In the past year, the military situation on the ground in Afghanistan has gotten better, but our relations with the governments of Afghanistan and Pakistan have gotten worse. The Afghan national-security forces have become stronger and the Taliban weaker. Osama bin Laden is dead and his network crippled, but the U.S. economy languishes, and the national debt is soaring. All of these were factors in Obama's decision, but some were stronger than others. You don't hear much about strengthening the Afghan central government from U.S. officials anymore, but you do hear a lot about strengthening, and maintaining, the Afghan security forces so the Taliban can't take over the country. Nation building has been replaced by army building, a difficult but somewhat more plausible goal.

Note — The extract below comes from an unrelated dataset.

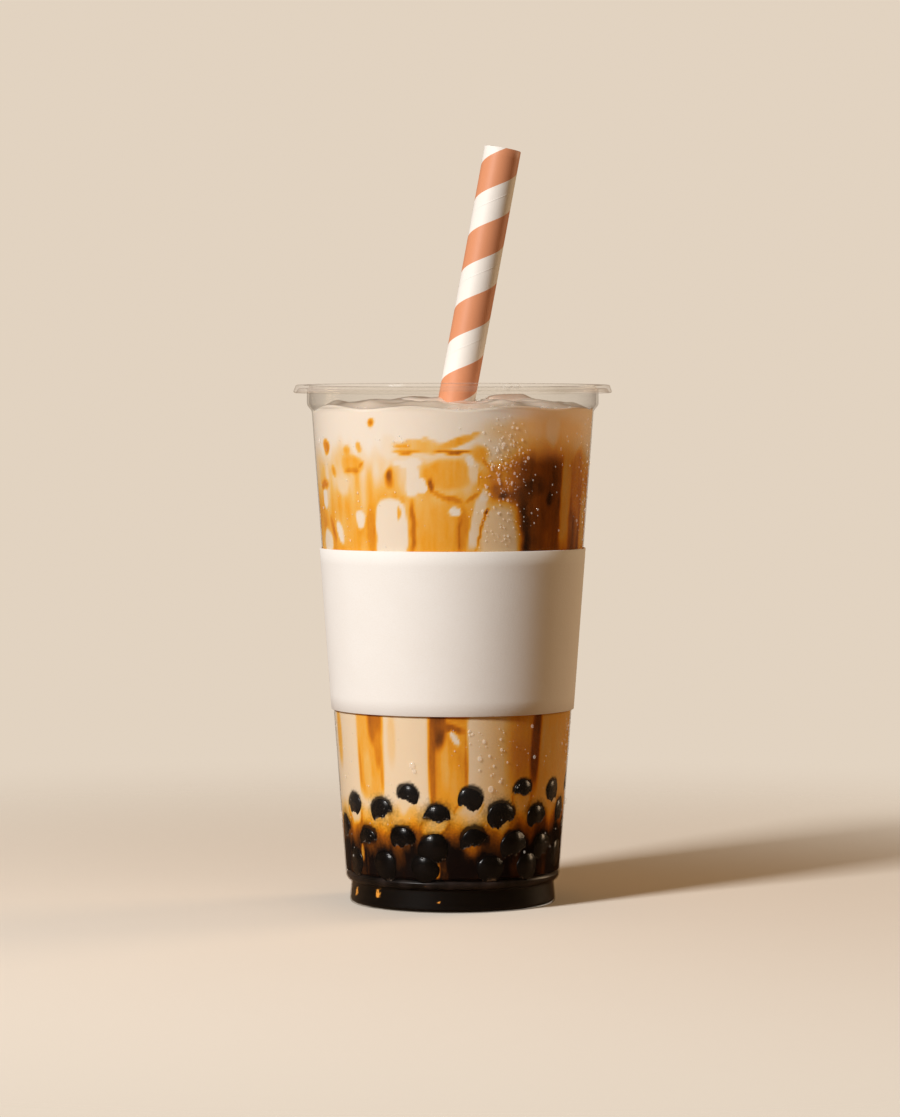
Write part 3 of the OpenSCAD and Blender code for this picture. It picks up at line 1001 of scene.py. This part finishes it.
board = Finish("sleeve_paper")
mottle = board.noise(9.0, 4.0).rise(0.3, 0.7)
fibres = board.noise(0.5, 3.0, stretch=(1, 1, 2.5)).rise(0.35, 0.75)
tone = board.mix(mottle * 0.35, (0.87, 0.85, 0.81), (0.84, 0.81, 0.76))
tone = board.mix(fibres * 0.12, tone, (0.72, 0.62, 0.5))
board.cover(sleeve, ["sleeve"], {
    "Base Color": tone,
    "Roughness": 0.82,
    "Specular IOR Level": 0.25,
    "Normal": paper_bump(board, 0.55, 0.10),
})

# %% [markdown]
# ## Paper straw
# A straw's lean follows from its box: the box is as wide as the length's sideways part and the
# round end together. The tube's wall is an outline of outside, top, inside and bottom, and it is
# carried along the straw's axis.

# %% Paper straw
STRAW_D = (straw_high.y - straw_low.y) / MM
STRAW_T = 0.55
box_w = (straw_high.x - straw_low.x) / MM
box_h = (straw_high.z - straw_low.z) / MM
lean = 0.18
for _ in range(30):
    lean = math.atan((box_w - STRAW_D * math.cos(lean)) / (box_h - STRAW_D * math.sin(lean)))
STRAW_L = (box_h - STRAW_D * math.sin(lean)) / math.cos(lean)
straw_foot = np.array([
    straw_low.x / MM + STRAW_D / 2 * math.cos(lean),
    0.0,
    straw_low.z / MM + STRAW_D / 2 * math.sin(lean),
])
along = np.array([math.sin(lean), 0, math.cos(lean)])
side = np.array([math.cos(lean), 0, -math.sin(lean)])
back = np.array([0.0, 1.0, 0.0])
print("straw leans", round(math.degrees(lean), 2), "degrees and is", round(STRAW_L, 1), "mm long")

# %% The tube
EASE = 0.1
outer_r, inner_r = STRAW_D / 2, STRAW_D / 2 - STRAW_T
up_t = np.concatenate([[0], np.linspace(EASE, STRAW_L - EASE, 90), [STRAW_L]])
eased = np.where((up_t == 0) | (up_t == STRAW_L), EASE, 0.0)
tube_t = np.concatenate([up_t, up_t[::-1]])[:, None, None]
tube_r = np.concatenate([outer_r - eased, inner_r + eased])[:, None, None]
around = np.linspace(-np.pi, np.pi, 64, endpoint=False)[None, :, None]
tube = straw_foot + tube_t * along + tube_r * (np.sin(around) * side - np.cos(around) * back)
straw = add_rings("paper_straw", tube, loop=True)

# %% [markdown]
# ## Wound paper stripes
# The straw is wound from a printed strip, so the stripe is a true helix. In the straw's own frame
# the phase is the length over the pitch, less the turn round the axis. Its fraction says which
# colour a point has. The jump in the turn at the back is a whole stripe, so no seam shows. The
# winding also leaves a fine ply edge inside each cream turn.

# %% Wound paper stripes
PITCH = 21.85
STRIPE_START = 0.31
wound = Finish("straw_paper")
own_frame = wound.node("ShaderNodeMapping", {"vector_type": "TEXTURE"}, {
    "Vector": wound.place(),
    "Location": tuple(straw_foot * MM),
    "Rotation": (0, lean, 0),
})
sx, sy, sz = (wound.axis(name, own_frame) for name in "XYZ")
turn = sx.math("ARCTAN2", sy * -1) / (2 * math.pi)
phase = sz / (PITCH * MM) - turn - STRIPE_START + 40
within = phase.math("FRACT")
SOFT = 0.006
brown = within.rise(0, SOFT) * (1 - within.rise(0.5, 0.5 + SOFT))
outside = (sx * sx + sy * sy).math("SQRT").rise((inner_r + 0.3) * MM, (inner_r + 0.34) * MM)
pulp = wound.noise(0.6, 3.0)
cream = wound.mix(pulp * 0.25, (0.90, 0.86, 0.80), (0.82, 0.76, 0.68))
print_tone = wound.mix(pulp * 0.35, (0.72, 0.30, 0.15), (0.64, 0.25, 0.125))
stripe = wound.mix(brown * outside, cream, print_tone)
ply = (1 - (within - 0.80).math("ABSOLUTE").rise(0.0, 0.012)) * (1 - brown)
wound.cover(straw, ["straw"], {
    "Base Color": stripe,
    "Roughness": 0.5,
    "Specular IOR Level": 0.35,
    "Normal": wound.bump(wound.noise(0.45, 3.0) * 0.5 + ply * 1.6, 0.05, 0.6),
})

# %% [markdown]
# ## Ice
# Cubes float with a corner or an edge just out of the tea. A melted cube is a superellipsoid: a
# sphere whose coordinates are raised to a small power, which squares it and keeps round edges.

# %% Ice
ICE = [  # bearing, distance out, height of the centre under the level, half size, turn, tip
    (95, 17.5, -2.6, 7.4, 20, 12),
    (-112, 12, -6.5, 10.4, 50, 9),
    (-48, 25, -7.4, 9.6, 12, 10),
    (-128, 27, -6.8, 9.0, 65, 12),
    (46, 27, -7.4, 9.4, 35, 8),
]
SQUARENESS = 0.42
ICE_TOP = LEVEL + 5.4
ice_unit, ice_faces = balls(len(ICE), 30, 40)
squared = np.sign(ice_unit) * np.abs(ice_unit) ** SQUARENESS
squared = squared / np.abs(squared).max()
ice_points = []
for where, away, sunk, half_size, spin, tip in ICE:
    a, b = math.radians(spin), math.radians(tip)
    spin_by = np.array([[math.cos(a), -math.sin(a), 0], [math.sin(a), math.cos(a), 0], [0, 0, 1]])
    tip_by = np.array([[1, 0, 0], [0, math.cos(b), -math.sin(b)], [0, math.sin(b), math.cos(b)]])
    centre = round_axis(away, math.radians(where), LEVEL + sunk)
    ice_points.append(squared * half_size @ (tip_by @ spin_by).T + centre)
ice_points = np.concatenate(ice_points)
ice_out = np.hypot(ice_points[:, 0], ice_points[:, 1])
ice_points[:, :2] *= np.minimum(1, (tea_radius(LEVEL) - 1.0) / ice_out)[:, None]
ice_points[:, 2] = np.minimum(ice_points[:, 2], ICE_TOP)
ice = add_mesh("ice_cubes", ice_points, *ice_faces)

# %% Ice finish
frost = Finish("ice")
cloudy = frost.noise(4.0, 3.0)
frost.cover(ice, [], {
    "Base Color": frost.mix(cloudy, (0.82, 0.66, 0.54), (0.72, 0.53, 0.41)),
    "Roughness": 0.08,
    "IOR": 1.31,
    "Subsurface Weight": 0.5,
    "Subsurface Radius": (1.0, 0.85, 0.7),
    "Subsurface Scale": 0.004,
    "Normal": frost.bump(cloudy, 0.2, 0.4),
})

# %% [markdown]
# ## Condensation
# A cold cup gathers drops where the air is moist. They are small flattened balls half sunk in the
# wall, hundreds of them in one mesh, each with a few dozen faces. Most are tiny, and they gather
# in patches. A real drop is a lens that sends lamp light to the eye; a weak glow stands in for it.

# %% Condensation


def drops_on_wall(name, bearing, height, size):
    """Small balls with their centres on the wall, half as thick outward and a fifth taller upward."""
    outward, across = wall_axes(bearing)
    ball, faces = balls(len(bearing), rows=5, columns=10)
    shape = (
        ball[None, :, 0, None] * across[:, None]
        + ball[None, :, 1, None] * np.array([0, 0, 1.2])
        + ball[None, :, 2, None] * outward[:, None] * 0.5
    )
    base = round_axis(wall_radius(height), np.radians(bearing), height)
    return add_mesh(name, base[:, None] + size[:, None, None] * shape, *faces)


def patch(rng, count, bearing, height, spread):
    """Bearings and heights scattered round one place."""
    return np.stack([rng.normal(bearing, spread[0], count), rng.normal(height, spread[1], count)], -1)


# %% Drops on the wall
rng = np.random.default_rng(23)
spots = np.vstack([
    patch(rng, 210, 22, 131, (5, 7)),
    patch(rng, 60, 20, 112, (6, 5)),
    patch(rng, 110, 80, 122, (7, 11)),
    patch(rng, 20, -38, 116, (16, 6)),
    patch(rng, 8, -20, 138, (4, 2)),
    patch(rng, 45, 20, 50, (14, 5)),
    patch(rng, 40, 82, 50, (8, 6)),
    np.stack([rng.uniform(30, 330, 230), rng.uniform(108, 144, 230)], -1),
    np.stack([rng.uniform(15, 345, 130), rng.uniform(12, 56, 130)], -1),
])
free = (spots[:, 1] > SLEEVE_TOP + 1) | (spots[:, 1] < SLEEVE_LOW - 1)
free &= (spots[:, 1] > 11) & (spots[:, 1] < WALL_TOP[1] - 1)
spots = spots[free]
sizes = np.minimum(0.09 + 0.085 * rng.gamma(1.5, 0.8, len(spots)), 0.5)
BIG_DROPS = [  # bearing, height, size
    (-92, 25.5, 1.1), (91, 30, 1.1), (-94, 9.5, 0.7), (-20, 43.5, 0.9), (-19, 41.8, 0.6), (19, 36.5, 0.8),
    (13, 45.5, 0.6), (15, 50.5, 0.5), (24, 48, 0.45), (92, 131, 0.6), (91, 121, 0.5),
]
drop_b, drop_z, drop_size = np.vstack([np.column_stack([spots, sizes]), BIG_DROPS]).T
drops = drops_on_wall("condensation", drop_b, drop_z, drop_size)

# %% Water
WATER = (0.92, 0.88, 0.82)
water = clear_finish(
    "water", tint=(0.97, 0.96, 0.94), body=WATER, pale=WATER,
    least=0.16, most=0.55, blend=0.5, roughness=0.04, glow=0.28,
)
dress(drops, water)

# %% [markdown]
# ## Bubbles
# Pouring leaves a few bubbles along the wall and round the straw, and two drops on the back of
# the rim. They are the same small balls, set on the tea's top.

# %% Bubbles and rim drops
rng = np.random.default_rng(29)
wall_side = np.stack([rng.uniform(-180, 180, 46), rng.uniform(0.965, 0.99, 46) * tea_radius(LEVEL)], -1)
by_straw = np.stack([rng.uniform(60, 140, 16), rng.uniform(7, 13, 16)], -1)
bubble_b, bubble_out = np.vstack([wall_side, by_straw]).T
bubble_size = rng.uniform(0.25, 0.75, len(bubble_b))
bubble_z = top_height(bubble_b, bubble_out) + 0.25 * bubble_size
RIM_DROPS = [(158, 45.6, 1.4, CUP_H), (154, 45.8, 1.0, CUP_H)]  # bearing, distance out, size, height
small_balls = np.vstack([np.stack([bubble_b, bubble_out, bubble_size, bubble_z], -1), RIM_DROPS])
bubble_b, bubble_out, bubble_size, bubble_z = small_balls.T
bubble_unit, bubble_faces = balls(len(bubble_b), 6, 12)
bubble_at = round_axis(bubble_out, np.radians(bubble_b), bubble_z)
flatten = np.array([1, 1, 0.75])
bubble_points = bubble_at[:, None] + bubble_size[:, None, None] * bubble_unit[None] * flatten
bubbles = add_mesh("bubbles", bubble_points, *bubble_faces)
dress(bubbles, water)

# %% [markdown]
# ## Floor, light and background
# A pale floor and a pale background keep the eye on the drink, and the floor fades into the
# background with distance. The camera sees both pale, while the light they send to the drink is
# dimmer and warmer. One key lamp at the left models the round forms, and a weak warm one behind
# the right side lines the cup.

# %% Floor
floor_outline = np.array([[400.0, 0], [1500.0, 0], [6000.0, 0]])
floor = add_rings("floor", turned(floor_outline, 64), (0, None))
floor.data.flip_normals()
ground = Finish("floor")
grain = ground.noise(40, 4.0)
seen_first = ground.node("ShaderNodeLightPath", output="Is Camera Ray")
pale = ground.mix(grain * 0.3, (0.98, 0.90, 0.79), (0.95, 0.86, 0.75))
floor_shader = ground.principled({
    "Base Color": ground.mix(seen_first, (0.36, 0.22, 0.12), pale),
    "Roughness": 0.7,
    "Specular IOR Level": 0.1,
})
far = ground.node("ShaderNodeVectorMath", {"operation": "LENGTH"}, {0: ground.place()}, output="Value")
nothing = ground.node("ShaderNodeBsdfTransparent")
faded = ground.node("ShaderNodeMixShader", {}, {0: far.rise(0.06, 0.5), 1: floor_shader, 2: nothing})
floor.data.materials.append(ground.surface(faded))

# %% Lights


def area_light(name, bearing, elevation, away, size, power, colour):
    """A square lamp on a sphere round the cup, aimed at its middle."""
    b, e = math.radians(bearing), math.radians(elevation)
    data = bpy.data.lights.new(name, "AREA")
    data.shape = "SQUARE"
    data.size = size
    data.energy = power
    data.color = colour
    lamp = put_in_scene(name, data)
    lamp.location = np.array([0, 0, 0.1]) + away * round_axis(math.cos(e), b, math.sin(e))
    lamp.rotation_euler = (math.radians(90) - e, 0, b)
    print("lamp", name, power, "W")


area_light("key", -43, 28, 1.6, 0.28, 28.0, (1.0, 0.99, 0.985))
area_light("rim_right", 118, 14, 1.6, 0.6, 9.5, (1.0, 0.72, 0.46))

# %% Background
studio = Finish("studio", bpy.data.worlds.new("studio"))
bpy.context.scene.world = studio.material
to_camera = studio.node("ShaderNodeLightPath", output="Is Camera Ray")
lit = studio.node("ShaderNodeBackground", {}, {"Color": (0.125, 0.071, 0.028)})
seen = studio.node("ShaderNodeBackground", {}, {"Color": (0.76, 0.65, 0.53)})
studio.surface(studio.node("ShaderNodeMixShader", {}, {0: to_camera, 1: lit, 2: seen}))
bpy.context.scene.view_settings.view_transform = "Standard"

"The Taliban no longer own the districts around Kandahar city," Petraeus told me a few weeks ago. "They've had to move much farther from population centers ... to stage their operations," which are most often individual attacks on Afghan government officials and facilities. This is significant, if iffy, progress. Petraeus said his forces are now trying to solidify those gains, training local police and militias, trying to build governance from the bottom up (rather than down from the corrupt top in Kabul). But there is real trouble in the east, where the Haqqani Taliban network, which gets direct support from Pakistan, still can launch aggressive small-unit operations against U.S. forces. The general said he hoped to make a major push in the east starting this fall.

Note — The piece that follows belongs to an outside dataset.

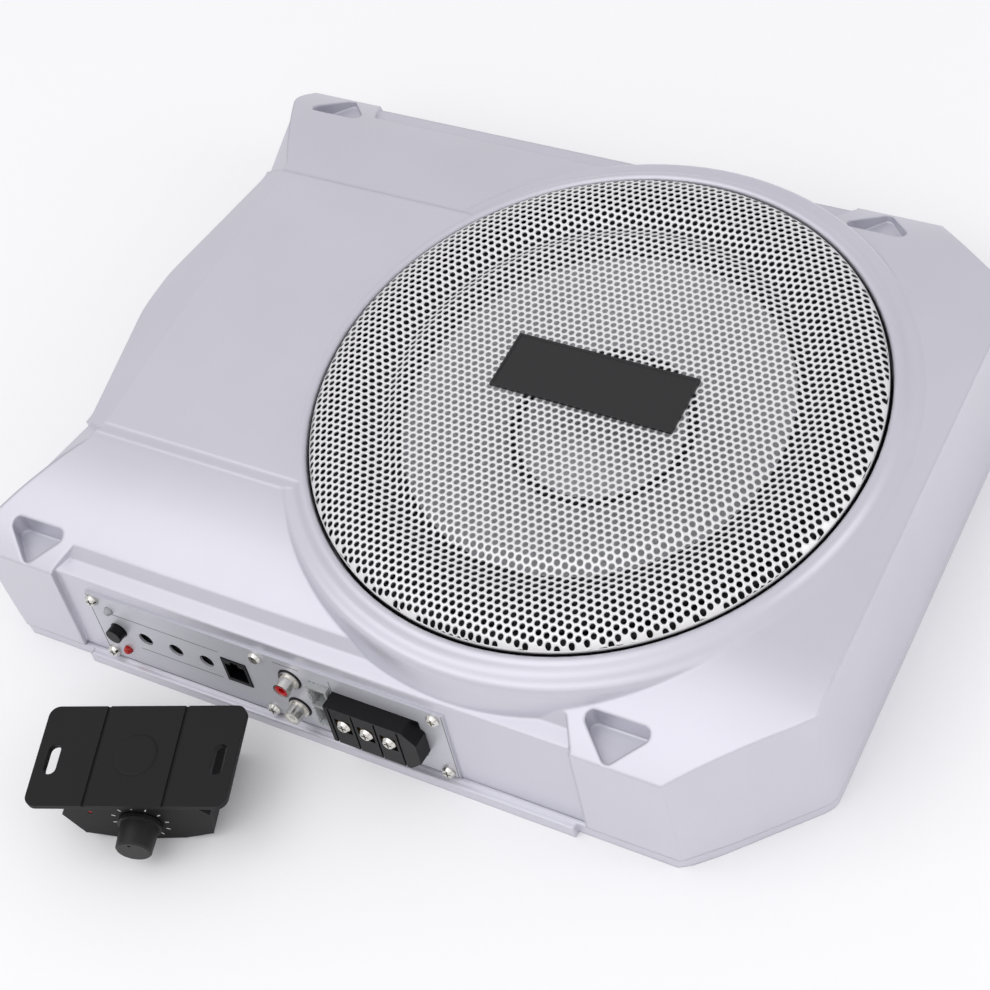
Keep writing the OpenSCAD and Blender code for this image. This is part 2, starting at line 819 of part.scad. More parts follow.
module remote_pot() color([0.4, 0.4, 0.42]) {
    at_remote() difference() {
        translate([-8, -19.5, knob_z - 8.5]) cube([16, 9, 17]);
        translate([0, -11.5, knob_z]) rotate([90, 0, 0]) cylinder(r = shaft_r + 0.05, h = 12);
    }
}

module remote_board() color([0.1, 0.35, 0.18]) {
    at_remote() translate([-23, -10.5, 6.4]) cube([46, 1.6, 22]);
}

module remote_led() color([0.7, 0.1, 0.1]) {
    at_remote() translate([-21, -10.5, 25]) rotate([90, 0, 0]) cylinder(r = 1, h = 11.2, $fn = 32);
}

module remote_socket() color([0.15, 0.15, 0.15]) {
    at_remote() difference() {
        translate([-6.8, 7, 9.6]) cube([13.6, 15.4, 12.8]);
        translate([-5, 11, 11.4]) cube([10, 15, 9.2]);
    }
}

module remote_screws() color("dimgray") {
    at_remote() remote_screw_places() translate([0, 22, 0]) rotate([-90, 0, 0]) screw(2.4, 1.4, 1.2, 9);
}

top_cover();
bottom_tray();
case_screws();
grille();
grille_ring();
badge();
basket();
basket_gasket();
driver_screws();
top_plate();
magnet();
back_plate();
coil_former();
voice_coil();
spider();
cone();
cap_ring();
dust_cap();
surround();
driver_tags();
control_panel();
panel_screws();
amp_board();
board_pillars();
heatsink();
transistors();
clamp_bar();
toroid();
capacitors();
pot_bodies();
gain_shaft();
filter_shaft();
boost_shaft();
phase_switch();
phase_button();
power_led();
clip_led();
remote_jack();
phono_block();
phono_shells();
phono_insert_red();
phono_insert_white();
speaker_in_socket();
speaker_in_pins();
terminal_block();
terminal_clamps();
terminal_screws();
remote_plate();
remote_housing();
remote_back();
remote_knob();
remote_pot();
remote_board();
remote_led();
remote_socket();
remote_screws();
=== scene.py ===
"""Looks for the powered car subwoofer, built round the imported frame.

A shallow moulded enclosure in satin silver paint, a domed perforated grille over a
silver cone, a satin aluminium control panel, and a separate black level control.
"""

import json
import math

import bpy
import numpy as np
from mathutils import Matrix


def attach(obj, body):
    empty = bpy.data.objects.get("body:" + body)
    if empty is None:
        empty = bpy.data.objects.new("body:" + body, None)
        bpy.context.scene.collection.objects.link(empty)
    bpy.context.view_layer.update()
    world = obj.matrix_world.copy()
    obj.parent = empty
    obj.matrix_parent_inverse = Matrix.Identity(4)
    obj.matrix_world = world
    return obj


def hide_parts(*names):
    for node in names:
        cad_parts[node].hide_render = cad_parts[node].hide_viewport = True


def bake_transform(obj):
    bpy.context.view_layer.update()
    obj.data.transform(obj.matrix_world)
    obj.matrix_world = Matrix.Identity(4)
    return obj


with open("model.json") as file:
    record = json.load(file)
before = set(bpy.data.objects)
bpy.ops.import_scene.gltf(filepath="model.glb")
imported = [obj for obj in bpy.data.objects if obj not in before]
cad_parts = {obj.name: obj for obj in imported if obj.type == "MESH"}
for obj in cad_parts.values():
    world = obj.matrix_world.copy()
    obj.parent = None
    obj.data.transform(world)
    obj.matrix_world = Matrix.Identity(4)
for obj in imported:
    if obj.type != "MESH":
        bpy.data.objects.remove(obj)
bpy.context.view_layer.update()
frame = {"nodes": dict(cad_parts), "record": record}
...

That may still happen, but not at the strength Petraeus — who will leave Afghanistan this July — had hoped. This is the most controversial piece of Obama's decision: "The President has decided against an all-out COIN [counterinsurgency] campaign in the east," a senior Administration official told me. There are both logic and frustration involved here. COIN has helped protect and secure the population in flat, densely populated areas like Baghdad and perhaps Kandahar. Afghanistan's eastern border area has fewer people and lots of daunting mountains; it would be a long, hard slog, at best. The real frustration, and anger, in the U.S. military is that our putative ally Pakistan is largely responsible for the carnage and destruction in the east. (It may turn out that Petraeus has better access to the bad guys across the border in his next job, director of Central Intelligence.)

The war in Afghanistan has always been mostly about Pakistan and is even more so now. After the successful bin Laden raid, an embarrassed Pakistani military has turned vehemently anti-American. "There is real danger of a top-down coup," says Bruce Riedel, the former CIA officer who led Obama's first Afghan review. The core Pakistani command group could replace the current army leader, General Ashfaq Kayani — who is American-trained — with an officer who has Islamist sympathies. This conservative tilt means that the Pakistani military is likely to cling to its traditional strategy. It will use the Taliban to deny India a dominant position in Afghanistan. And it will continue to thwart U.S. and Afghan efforts to negotiate with the Taliban.

In the long term, the most plausible anti-Taliban force is the Afghan National Army. The ANA ain't the Marines, but it is composed mostly of non-Pashtun Afghans who've been fighting the Taliban and its antecedents for centuries. With the U.S. attempt to woo Pakistan failing, the President's message to the Pakistanis should have been clear: We will leave Afghanistan slowly, carefully, but not completely. We will continue to train and support the Afghan military. It will be very hard for your Taliban to march into Kabul. It's time for you, finally, to support a real peace.

This is too complex, and expensive, a message to win much favor in America. It isn't aggressive enough to impress those who still think a military solution is possible. But it's probably the least worst course of action.